Passons également sur les lauriers ceints au front de certains grands militants du CDP lors du congrès d’il y a deux ans alors que pratiquement aucun des frondeurs, qui estiment qu’ils ont ferraillé, n’en a bénéficié. Ça leur est resté en travers de la gorge.

La rupture définitive semble être intervenue lors des législatives du 5 mai 2007, lesquelles ont consacré les "parachutages" au détriment de certains militants logés aux premières loges des institutions républicaines : on cite Yao Marc Oubkiri, 1er vice-président de l’Assemblée nationale, qui fut "mal classée" sur la liste des candidats CDP à la députation et qui déclina ainsi l’offre.

De façon schématique, les refondateurs formulent contre le CDP deux griefs :
le tâtonnement voire l’absence de gestion du parti : "Le CDP est un grand parti, mais qui fonctionne essentiellement comme une machine infernale à gagner les élections présidentielles, législatives, municipales... du fait du non-fonctionnement puis de la suppression des commissions spécialisés, le CDP, bien que parti majoritaire, ne constitue pas une force de propositions pour accompagner le gouvernement".
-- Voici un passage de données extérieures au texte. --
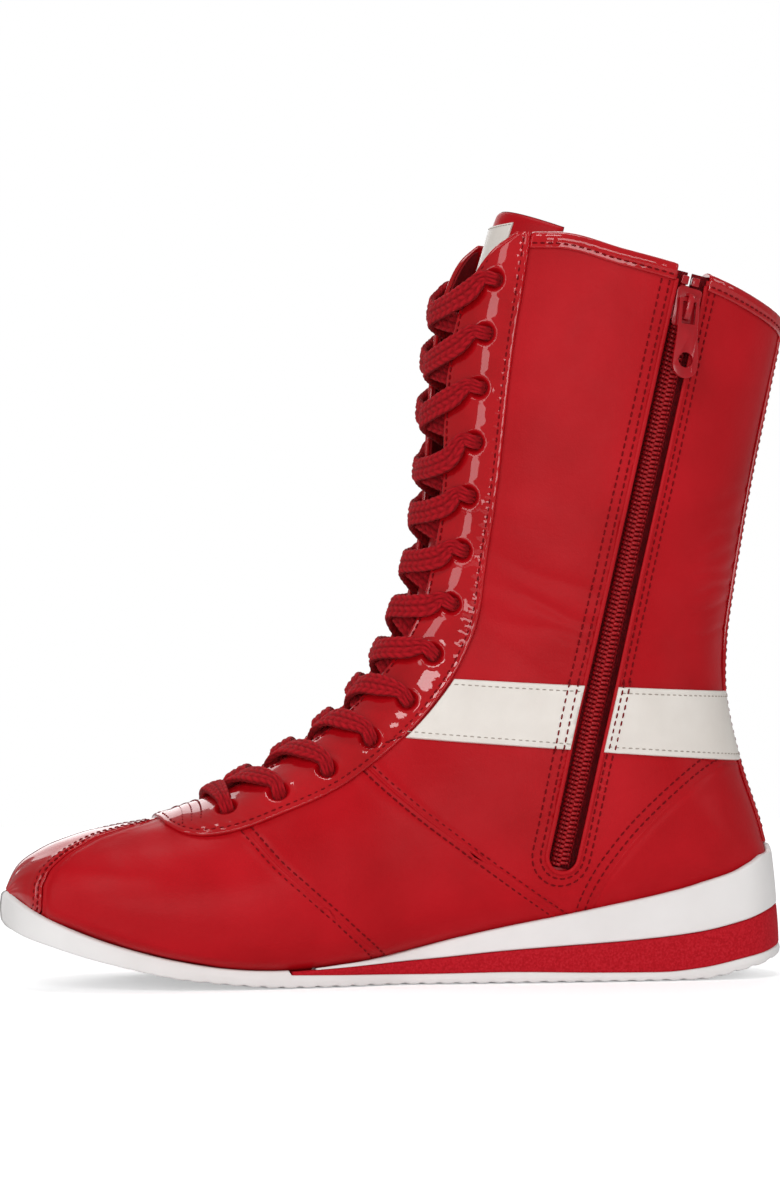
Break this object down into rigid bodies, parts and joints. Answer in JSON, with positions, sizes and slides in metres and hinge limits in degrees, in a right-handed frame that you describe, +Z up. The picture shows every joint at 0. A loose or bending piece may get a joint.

D’où l’inertie observée lors de la crise socio-politique consécutive au drame de Sapouy, aux crises issues de la situation en CI, et de la vie chère, que tout le monde voyait venir sauf les responsables du parti, frappés de cécité, qui criaient urbi et orbi qu’il y avait abondance de victuailles.

Il y a du fondé dans ces récriminations des refondateurs, mais ils ne sauraient s’absoudre eux non plus, qui devaient débattre de toutes ces questions lors des réunions des instances du CDP. Par exemple, concernant la suppression des commissions spécialisés, ces "rénovateurs" n’ont rien trouvé à redire alors que leurs maintien ou leur suppression était toujours posées en réunion.

Deuxième grand reproche fait au CDP : le partage du gâteau. Les mécontents estiment qu’il y a un tropisme partisan qui caractérise le méga parti, l’incitant à nommer ou à maintenir trop longtemps à des postes de responsabilités justement certains militants de la 25e heure, comme eux ; ou pire, à ne pas sanctionner les indélicatesses avérées. On n’a pas besoin de faire sciences-po pour comprendre que l’ire des ex-camarades s’explique par leur position, plus que bancale, actuelle.

Ni mie ni pain, ceux qui exigent une refondation du parti de l’épi et de la daba ont, comme dirait le défunt ministre ivoirien Balla Kéita, "un pied dedans, un pied dehors", et, à l’évidence, ils sont plus dehors que dedans.

Manifestement donc, la greffe de 1996 n’a pas pris et c’est donc un retour à la case départ, puisque ceux qui s’agitent de nos jours ont le sentiment d’être lâchés en rase campagne.

Ainsi écartelés, ils ont le choix soit de faire semblant d’être toujours de la famille, soit de carrément larguer les amarres. Car, comme le faisait remarquer l’actuel patron du CDP, Roch Marc Kaboré, qu’il y ait des problèmes à débattre au sein du parti, c’est certain, mais qu’on les porte sur la place publique par presse interposée pour en débattre est sans doute antiprincipiel.

Enfin, après tout, les refondateurs n’ignorent pas que les grandes décisions et les distributions de postes relèvent des prérogatives exclusives du grand horloger de Kossyam, qui est, même si on l’oublie souvent, le "grand militant émérite du CDP". D’où leur lettre à lui adressée. Seront-ils entendus ? Et si des réponses il doit y avoir, iront-elles dans le sens de leurs souhaits ?

Zowenmanogo Dieudonné Zoungrana

Note :

(1) Suicide en japonais, variante du hara-kiri.